The lines below are to be quoted exactly, from the first through the one that contains "from the waist.".

#### [DATA IN THIS EXERCISE]
START

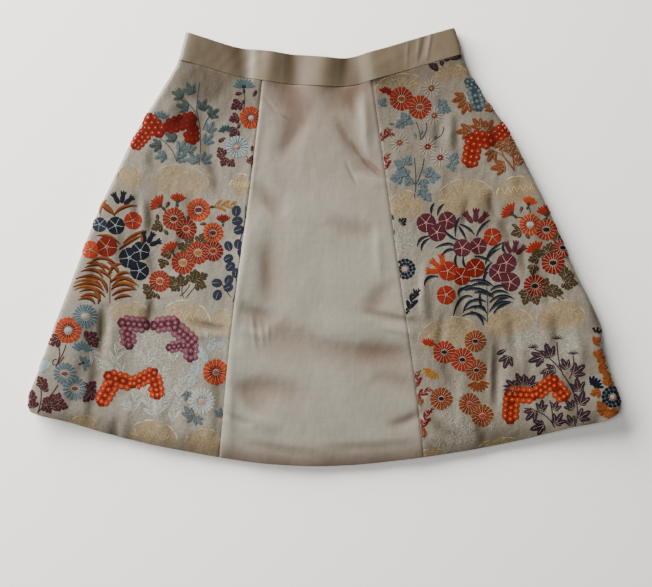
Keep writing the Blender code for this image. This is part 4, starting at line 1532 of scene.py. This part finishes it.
def right_pattern() -> BrocadePattern:
    """Draw the pattern of the panel at the viewer's right, row by row from the waist.

    Returns:
        The pattern.
    """
    pattern = BrocadePattern("front_right", 9.0, tuple(Hill(*row) for row in (
        (400, 90, 27, 16), (448, 78, 20, 13), (473, 72, 14, 12), (407, 211, 20, 21),
        (465, 203, 32, 25), (517, 196, 22, 20, True), (450, 340, 34, 24), (508, 328, 27, 21),
        (560, 322, 26, 23), (500, 446, 22, 8), (430, 457, 18, 8),
    )), (Mist(545, 342, 52, 26), Mist(462, 430, 24, 24), Mist(405, 240, 16, 22)))
    draw = Motifs(pattern.plane)
    pattern.draw_hills()

    # Under the band: dark leaf tips that the seam cuts
    draw.leaves(
        Thread.AUBERGINE, (432.5, 66, -50, 17, 1), (441, 63, -78, 10, 1), (447, 60.5, 200, 8, 1),
        (455, 58.3, 17, 13, 1))

    # First row: red and pale flowers, a teal bush, and dotted cloths among russet leaves
    draw.leaves(
        Thread.TEAL, (383, 102, 60, 8), (404, 117, 120, 9), (409, 122, -30, 8), (399, 125, 210, 8),
        (391, 124, 180, 6, 1), (442, 104, 30, 9), (446, 110, -20, 9), (439, 112, 220, 8),
        (415, 136, 95, 7, 1), (421, 133, 60, 6, 1), (435, 137, 250, 6, 1), (454, 158, 60, 10),
        (452, 167, -70, 9), (399, 164, 150, 10), (408, 160, 60, 9), (396, 178, 190, 11),
        (404, 172, 120, 9), (408, 182, 230, 9), (428, 172, 60, 10), (435, 177, 0, 10),
        (423, 185, -80, 10), (423, 194, -60, 10), (428, 198, -50, 8))
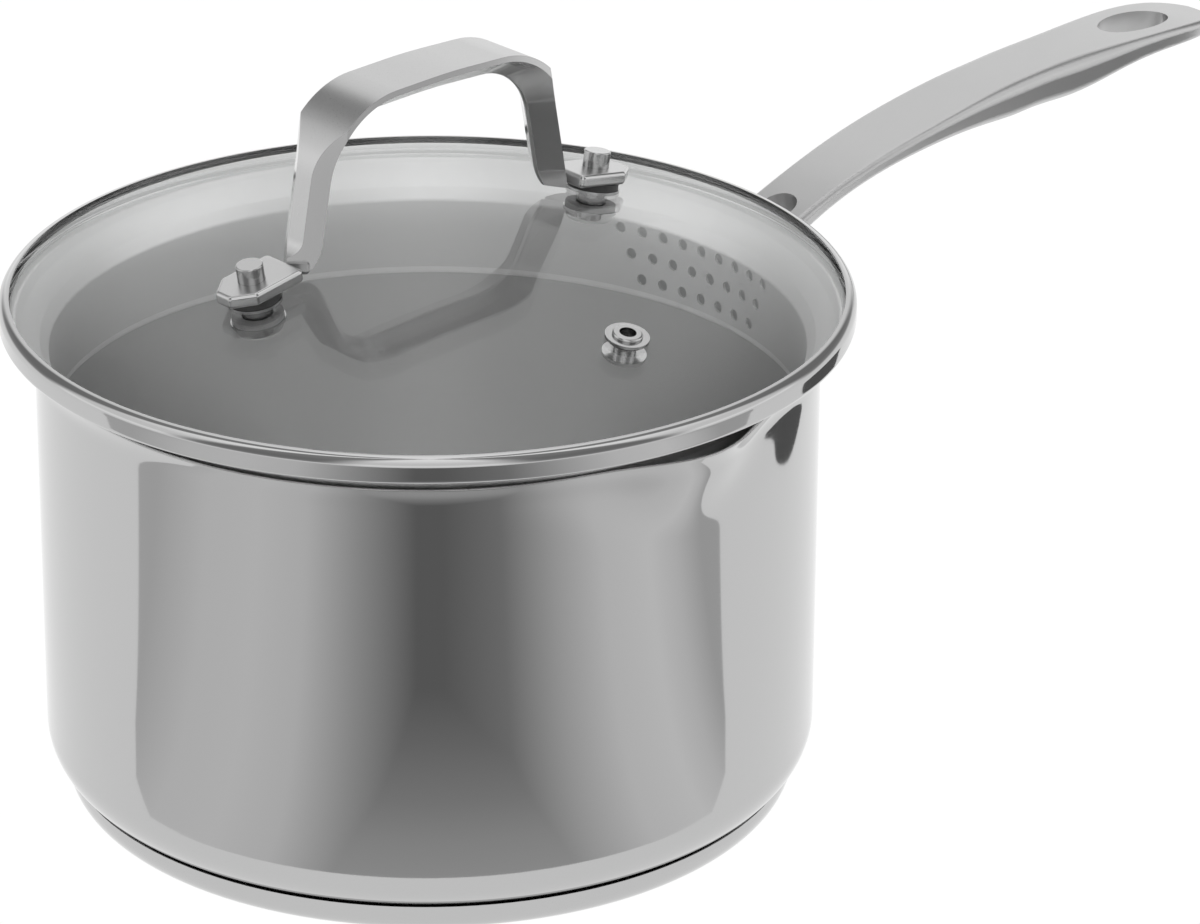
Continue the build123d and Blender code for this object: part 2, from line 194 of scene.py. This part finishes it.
# ---- steel -----------------------------------------------------------------------------------------
STEEL = 0.50                             # greys of the steels
SATIN = 0.55
# Painted light: the brushed skirt gets a lighter grey than the polished steel.
BRUSHED_LIT_TONE = 0.78
# Painted light: the pan's inside gets a lighter grey than its outside.
PAN_INNER_LIT_TONE = 0.68
# Painted highlight: the skirt's rolled hem is made nearly white.
HEM_HIGHLIGHT_TONE = 0.98
HEM_TOP = 0.0928                         # the skirt's rolled hem ends at this height
HEM_BLEND = 0.0002
POLISH = (0.045, 0.075)                  # roughness ranges
HAZE = (0.0, 0.02)
INNER_BRUSH = (0.36, 0.5)
SKIRT_BRUSH = (0.42, 0.56)
CAST_SATIN = (0.30, 0.38)
CAST_CLOUD = (0.0, 0.03)
STRAP_SATIN = (0.27, 0.34)
STRAP_POLISH = 0.09
TURNED = (0.12, 0.22)
CORE = (0.4, 0.55)
BRUSH_STRETCH = 0.6                      # anisotropy of brushed steel
ACROSS_GRAIN = 0.25                      # a quarter turn: highlights stretch across the grain
BEVEL_FACING = (0.24, 0.32)              # polish sets in where the strap faces sideways by this much
DOWN_SHARE = 0.5                         # weight of facing up or down when telling the inside from the outside
FINE_TOOTH = 5200.0                      # noise scales, per metre
TURNED_TOOTH = 2500.0
CORE_TOOTH = 900.0
CLOUD_SCALE = 60.0
HAZE_SCALE = 35.0
BROAD_DETAIL = 3.0
TOOTH_DEPTH = 0.0001
CORE_DEPTH = 0.0002


def grey(tone):
    return (tone, tone, tone, 1.0)


def steel_shader(tree, roughness, normal, colour=grey(STEEL), anisotropy=0.0):
    return add_node(tree, "ShaderNodeBsdfPrincipled", {
        "Base Color": colour,
        "Metallic": 1.0,
        "Roughness": roughness,
        "Anisotropic": anisotropy,
        "Normal": normal,
    })


def round_axis(tree, shader):
    """Stretch highlights across a grain that runs round the pan's axis."""
    around = add_node(tree, "ShaderNodeTangent", direction_type="RADIAL", axis="Z")
    tree.links.new(around.outputs[0], shader.inputs["Tangent"])
    shader.inputs["Anisotropic Rotation"].default_value = ACROSS_GRAIN


def bump(tree, height, strength, distance=TOOTH_DEPTH):
    inputs = {"Height": height, "Strength": strength, "Distance": distance}
    return add_node(tree, "ShaderNodeBump", inputs).outputs["Normal"]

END

#### [RESPONSE TO THE TASK]
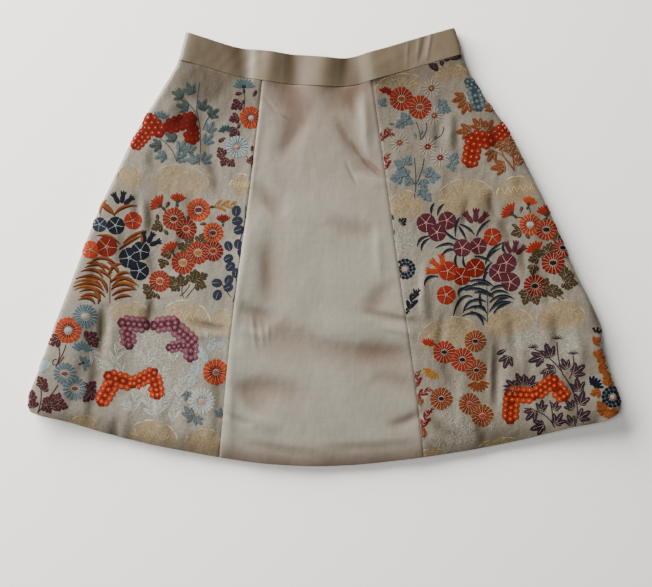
Keep writing the Blender code for this image. This is part 4, starting at line 1532 of scene.py. This part finishes it.
def right_pattern() -> BrocadePattern:
    """Draw the pattern of the panel at the viewer's right, row by row from the waist.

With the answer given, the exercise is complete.